§ REQUIRED TASK:
Find each line containing the string "bodies". Copy it.

§ RAW DATA:
* BEGIN *

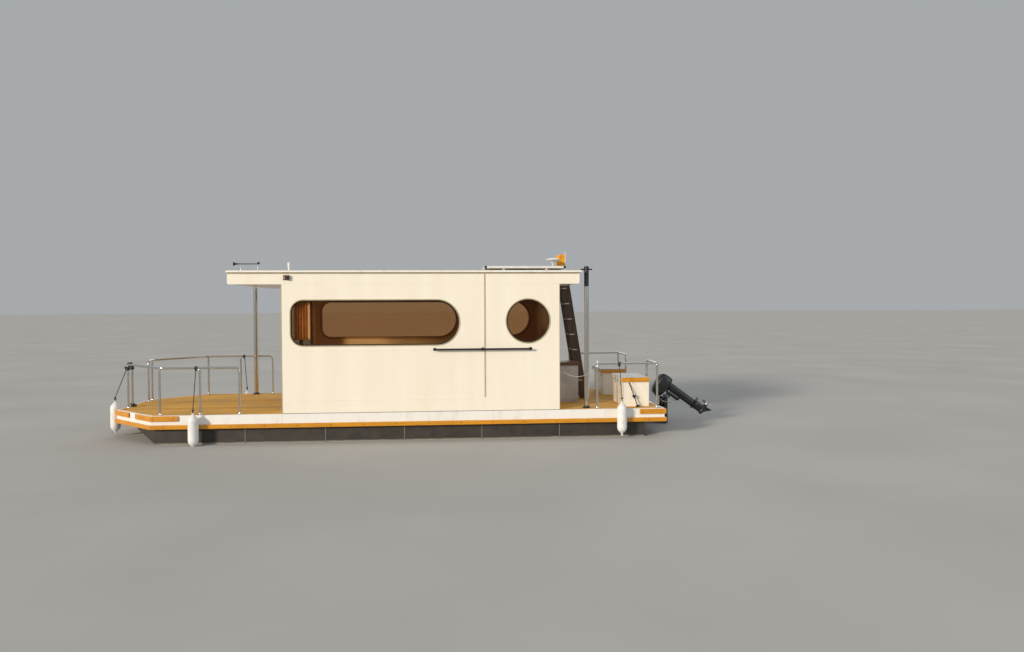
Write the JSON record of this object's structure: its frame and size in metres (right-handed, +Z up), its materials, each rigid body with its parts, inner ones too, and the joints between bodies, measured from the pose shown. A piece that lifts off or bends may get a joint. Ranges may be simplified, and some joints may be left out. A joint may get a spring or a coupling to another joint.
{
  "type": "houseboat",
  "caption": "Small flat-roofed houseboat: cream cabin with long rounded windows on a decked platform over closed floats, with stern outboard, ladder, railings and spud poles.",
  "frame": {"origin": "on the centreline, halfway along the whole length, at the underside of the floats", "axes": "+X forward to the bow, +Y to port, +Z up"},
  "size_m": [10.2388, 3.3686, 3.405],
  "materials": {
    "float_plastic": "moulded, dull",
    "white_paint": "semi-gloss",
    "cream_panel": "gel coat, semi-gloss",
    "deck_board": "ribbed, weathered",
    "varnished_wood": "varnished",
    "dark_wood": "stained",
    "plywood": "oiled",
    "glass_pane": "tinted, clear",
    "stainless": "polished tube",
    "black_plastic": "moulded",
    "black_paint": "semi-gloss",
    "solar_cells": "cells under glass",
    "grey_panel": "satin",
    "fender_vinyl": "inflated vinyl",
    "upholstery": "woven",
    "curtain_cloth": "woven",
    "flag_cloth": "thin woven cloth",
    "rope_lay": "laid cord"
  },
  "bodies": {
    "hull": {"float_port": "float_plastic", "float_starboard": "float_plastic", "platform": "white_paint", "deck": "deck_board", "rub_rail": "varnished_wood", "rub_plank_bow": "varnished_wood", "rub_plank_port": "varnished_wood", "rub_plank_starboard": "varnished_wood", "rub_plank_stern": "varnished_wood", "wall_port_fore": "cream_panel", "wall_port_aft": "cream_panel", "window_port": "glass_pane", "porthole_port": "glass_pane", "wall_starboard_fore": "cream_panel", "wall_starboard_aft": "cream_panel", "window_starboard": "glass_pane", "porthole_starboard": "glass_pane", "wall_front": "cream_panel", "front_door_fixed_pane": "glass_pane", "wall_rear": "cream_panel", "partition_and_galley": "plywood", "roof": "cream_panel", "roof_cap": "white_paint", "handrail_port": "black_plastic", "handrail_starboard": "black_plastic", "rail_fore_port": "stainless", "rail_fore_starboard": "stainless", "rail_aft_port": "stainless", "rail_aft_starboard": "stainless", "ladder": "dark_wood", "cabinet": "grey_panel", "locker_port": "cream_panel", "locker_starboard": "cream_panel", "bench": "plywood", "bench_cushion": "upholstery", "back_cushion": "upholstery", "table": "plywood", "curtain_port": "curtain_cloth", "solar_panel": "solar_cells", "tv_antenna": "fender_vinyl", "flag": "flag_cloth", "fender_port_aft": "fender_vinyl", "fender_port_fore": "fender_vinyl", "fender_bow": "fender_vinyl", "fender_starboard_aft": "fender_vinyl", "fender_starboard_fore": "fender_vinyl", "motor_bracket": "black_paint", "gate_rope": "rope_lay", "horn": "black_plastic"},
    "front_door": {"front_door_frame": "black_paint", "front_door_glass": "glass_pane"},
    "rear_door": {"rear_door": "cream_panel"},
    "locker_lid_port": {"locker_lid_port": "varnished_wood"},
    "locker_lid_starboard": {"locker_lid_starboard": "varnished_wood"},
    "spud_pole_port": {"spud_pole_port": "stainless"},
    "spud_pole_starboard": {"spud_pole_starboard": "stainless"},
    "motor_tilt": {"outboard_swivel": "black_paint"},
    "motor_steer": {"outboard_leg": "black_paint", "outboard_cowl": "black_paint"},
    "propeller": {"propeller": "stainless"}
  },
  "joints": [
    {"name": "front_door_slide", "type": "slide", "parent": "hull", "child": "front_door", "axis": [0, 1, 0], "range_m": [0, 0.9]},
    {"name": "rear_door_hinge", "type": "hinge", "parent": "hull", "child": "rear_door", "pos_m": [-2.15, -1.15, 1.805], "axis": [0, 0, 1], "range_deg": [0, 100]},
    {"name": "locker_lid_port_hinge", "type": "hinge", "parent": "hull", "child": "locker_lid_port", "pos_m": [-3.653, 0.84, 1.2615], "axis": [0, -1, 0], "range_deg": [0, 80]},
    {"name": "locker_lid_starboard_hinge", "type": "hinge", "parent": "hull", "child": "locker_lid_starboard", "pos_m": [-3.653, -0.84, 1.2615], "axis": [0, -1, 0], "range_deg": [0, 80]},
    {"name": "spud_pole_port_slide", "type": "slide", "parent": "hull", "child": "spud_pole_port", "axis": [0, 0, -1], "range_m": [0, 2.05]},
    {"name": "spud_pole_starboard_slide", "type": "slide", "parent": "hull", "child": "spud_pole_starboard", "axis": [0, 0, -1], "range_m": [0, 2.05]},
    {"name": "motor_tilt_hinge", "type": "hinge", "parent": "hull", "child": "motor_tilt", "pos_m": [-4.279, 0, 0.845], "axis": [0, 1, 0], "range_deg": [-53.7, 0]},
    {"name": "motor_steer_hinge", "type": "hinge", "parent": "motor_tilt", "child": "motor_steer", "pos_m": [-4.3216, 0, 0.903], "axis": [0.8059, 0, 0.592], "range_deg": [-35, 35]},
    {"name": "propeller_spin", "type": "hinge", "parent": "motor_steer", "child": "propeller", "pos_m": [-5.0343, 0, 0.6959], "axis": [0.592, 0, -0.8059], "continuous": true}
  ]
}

* END *

§ WRITTEN RESPONSE:
Write the JSON record of this object's structure: its frame and size in metres (right-handed, +Z up), its materials, each rigid body with its parts, inner ones too, and the joints between bodies, measured from the pose shown. A piece that lifts off or bends may get a joint. Ranges may be simplified, and some joints may be left out. A joint may get a spring or a coupling to another joint.
  "bodies": {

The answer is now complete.